Task brief:
Give the data below again, word for word.

Material:
====

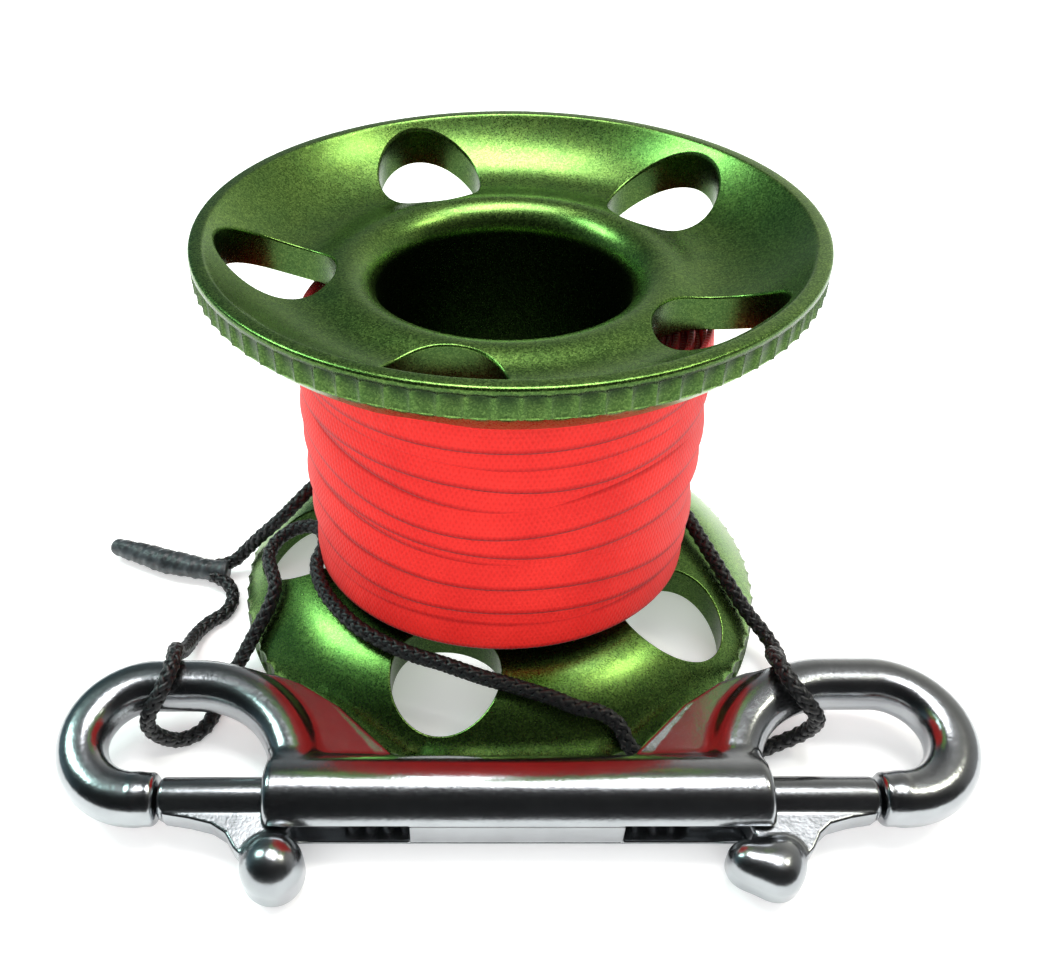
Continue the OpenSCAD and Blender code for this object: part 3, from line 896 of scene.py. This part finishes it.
def snap_field(p):
    """Body of the snap in its own frame; the two ends are alike."""
    u, v, w = -np.abs(p[:, 0]), p[:, 1], p[:, 2]
    flat = np.stack([u, v], 1)
    barrel = rounded_cylinder(u, np.hypot(v, w), BARREL_HALF, BARREL_RADIUS, 1.1)
    line = arc_distance(flat, (-45.5, 8.0), 8.0, 90.0, 270.0)
    line = np.minimum(line, segment_distance(flat, (-45.5, 16.0), (-40.4, 16.0)))
    line = np.minimum(line, arc_distance(flat, (-40.4, 2.0), 14.0, 0.0, 90.0))
    line = np.minimum(line, segment_distance(flat, (-26.4, 2.0), (-26.4, 0.5)))
    power = 2.35
    rod = (line ** power + np.abs(w) ** power) ** (1 / power) - ROD_RADIUS
    tip = rounded_cylinder(u + 44.4, np.hypot(v, w), 1.7, ROD_RADIUS, 0.7)
    body = soft_min(soft_min(rod, tip, 0.35), barrel, 1.3)
    web = polygon_distance(flat, [(-35.2, 17.0), (-30.2, 17.0), (-26.7, 15.8), (-21.7, 12.6), (-14.2, 5.2),
                                  (-14.2, 0), (-27.2, 0), (-28.2, 8)])
    plate = soft_max(web, np.abs(w) - np.clip(2.35 - 0.11 * v + 0.13 * (-u - 24.0), 0.8, 2.9), 0.5)
    body = soft_min(body, plate, 1.0)
    body = body - 0.05 * np.exp(-(w + 0.1) ** 2 / 0.25)  # a faint parting line
    ledge = np.maximum(np.abs(w) - 1.85, v + 4.5)
    slot = np.maximum(np.maximum(np.abs(w) - 1.8, v), np.abs(u + 22.0) - 9.5)
    bore = np.maximum(np.hypot(v, w) - BOLT_RADIUS - 0.08, np.abs(u + 17.0) - 14.5)
    opening = np.maximum(np.hypot(v, w) - BOLT_RADIUS - 0.15, np.abs(u + 30.5) - 1.6)
    body = soft_max(body, -ledge, 0.35)
    body = soft_max(body, -slot, 0.3)
    return soft_max(body, -np.minimum(bore, opening), 0.25)


def knob_field(p, right):
    """The left knob is a flattened ball, the right one a longer drop."""
    u, v, w = p[:, 0], p[:, 1], p[:, 2]
    if not right:
        across = np.hypot(u + 27.95, v + 8.6)
        top = np.maximum(np.abs(w + 0.2) - 0.8, 0)
        return np.hypot(across, top * 1.02) - 3.7
    top = np.maximum(np.abs(w + 0.2) - 0.6, 0)
    lobes = [np.hypot(np.hypot(u - a, v - b), top) - r
             for a, b, r in ((-25.9, -8.0, 2.9), (-30.0, -7.5, 2.7), (-29.0, -9.6, 2.7))]
    return soft_min(soft_min(lobes[0], lobes[1], 2.6), lobes[2], 2.6) + 0.45


def bolt_field(p, right):
    """A bolt with its thumb web and knob, both drawn on the left side."""
    u, v, w = p[:, 0], p[:, 1], p[:, 2]
    rod = rounded_cylinder(u + 31.3, np.hypot(v, w), 11.1, BOLT_RADIUS, 0.7)
    flat = np.stack([u + (0.8 * np.clip(-v - 3.0, 0, 2) / 2 if right else 0), v], 1)
    web = polygon_distance(flat, [
        (-26.2, -1), (-41.5, -1), (-41.5, -2.7), (-38.4, -3.2), (-35.6, -3.9), (-33.8, -5.0),
        (-32.6, -6.8), (-30.7, -8.6), (-27.2, -8.6), (-26.2, -6.0)])
    plate = soft_max(web, np.abs(w) - 1.5, 0.4)
    body = soft_min(rod, plate, 0.5)
    return soft_min(body, knob_field(p, right), 0.6)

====

The completed task:
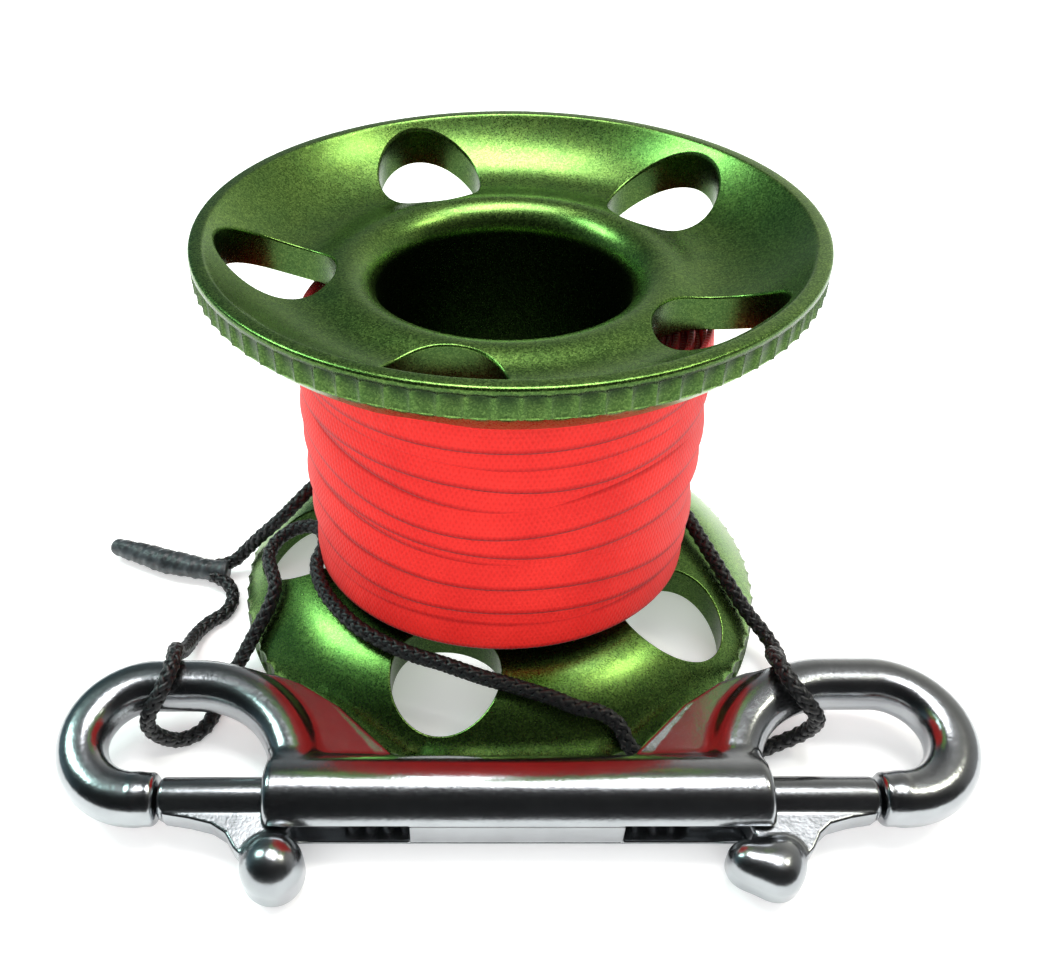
Continue the OpenSCAD and Blender code for this object: part 3, from line 896 of scene.py. This part finishes it.
def snap_field(p):
    """Body of the snap in its own frame; the two ends are alike."""
    u, v, w = -np.abs(p[:, 0]), p[:, 1], p[:, 2]
    flat = np.stack([u, v], 1)
    barrel = rounded_cylinder(u, np.hypot(v, w), BARREL_HALF, BARREL_RADIUS, 1.1)
    line = arc_distance(flat, (-45.5, 8.0), 8.0, 90.0, 270.0)
    line = np.minimum(line, segment_distance(flat, (-45.5, 16.0), (-40.4, 16.0)))
    line = np.minimum(line, arc_distance(flat, (-40.4, 2.0), 14.0, 0.0, 90.0))
    line = np.minimum(line, segment_distance(flat, (-26.4, 2.0), (-26.4, 0.5)))
    power = 2.35
    rod = (line ** power + np.abs(w) ** power) ** (1 / power) - ROD_RADIUS
    tip = rounded_cylinder(u + 44.4, np.hypot(v, w), 1.7, ROD_RADIUS, 0.7)
    body = soft_min(soft_min(rod, tip, 0.35), barrel, 1.3)
    web = polygon_distance(flat, [(-35.2, 17.0), (-30.2, 17.0), (-26.7, 15.8), (-21.7, 12.6), (-14.2, 5.2),
                                  (-14.2, 0), (-27.2, 0), (-28.2, 8)])
    plate = soft_max(web, np.abs(w) - np.clip(2.35 - 0.11 * v + 0.13 * (-u - 24.0), 0.8, 2.9), 0.5)
    body = soft_min(body, plate, 1.0)
    body = body - 0.05 * np.exp(-(w + 0.1) ** 2 / 0.25)  # a faint parting line
    ledge = np.maximum(np.abs(w) - 1.85, v + 4.5)
    slot = np.maximum(np.maximum(np.abs(w) - 1.8, v), np.abs(u + 22.0) - 9.5)
    bore = np.maximum(np.hypot(v, w) - BOLT_RADIUS - 0.08, np.abs(u + 17.0) - 14.5)
    opening = np.maximum(np.hypot(v, w) - BOLT_RADIUS - 0.15, np.abs(u + 30.5) - 1.6)
    body = soft_max(body, -ledge, 0.35)
    body = soft_max(body, -slot, 0.3)
    return soft_max(body, -np.minimum(bore, opening), 0.25)


def knob_field(p, right):
    """The left knob is a flattened ball, the right one a longer drop."""
    u, v, w = p[:, 0], p[:, 1], p[:, 2]
    if not right:
        across = np.hypot(u + 27.95, v + 8.6)
        top = np.maximum(np.abs(w + 0.2) - 0.8, 0)
        return np.hypot(across, top * 1.02) - 3.7
    top = np.maximum(np.abs(w + 0.2) - 0.6, 0)
    lobes = [np.hypot(np.hypot(u - a, v - b), top) - r
             for a, b, r in ((-25.9, -8.0, 2.9), (-30.0, -7.5, 2.7), (-29.0, -9.6, 2.7))]
    return soft_min(soft_min(lobes[0], lobes[1], 2.6), lobes[2], 2.6) + 0.45


def bolt_field(p, right):
    """A bolt with its thumb web and knob, both drawn on the left side."""
    u, v, w = p[:, 0], p[:, 1], p[:, 2]
    rod = rounded_cylinder(u + 31.3, np.hypot(v, w), 11.1, BOLT_RADIUS, 0.7)
    flat = np.stack([u + (0.8 * np.clip(-v - 3.0, 0, 2) / 2 if right else 0), v], 1)
    web = polygon_distance(flat, [
        (-26.2, -1), (-41.5, -1), (-41.5, -2.7), (-38.4, -3.2), (-35.6, -3.9), (-33.8, -5.0),
        (-32.6, -6.8), (-30.7, -8.6), (-27.2, -8.6), (-26.2, -6.0)])
    plate = soft_max(web, np.abs(w) - 1.5, 0.4)
    body = soft_min(rod, plate, 0.5)
    return soft_min(body, knob_field(p, right), 0.6)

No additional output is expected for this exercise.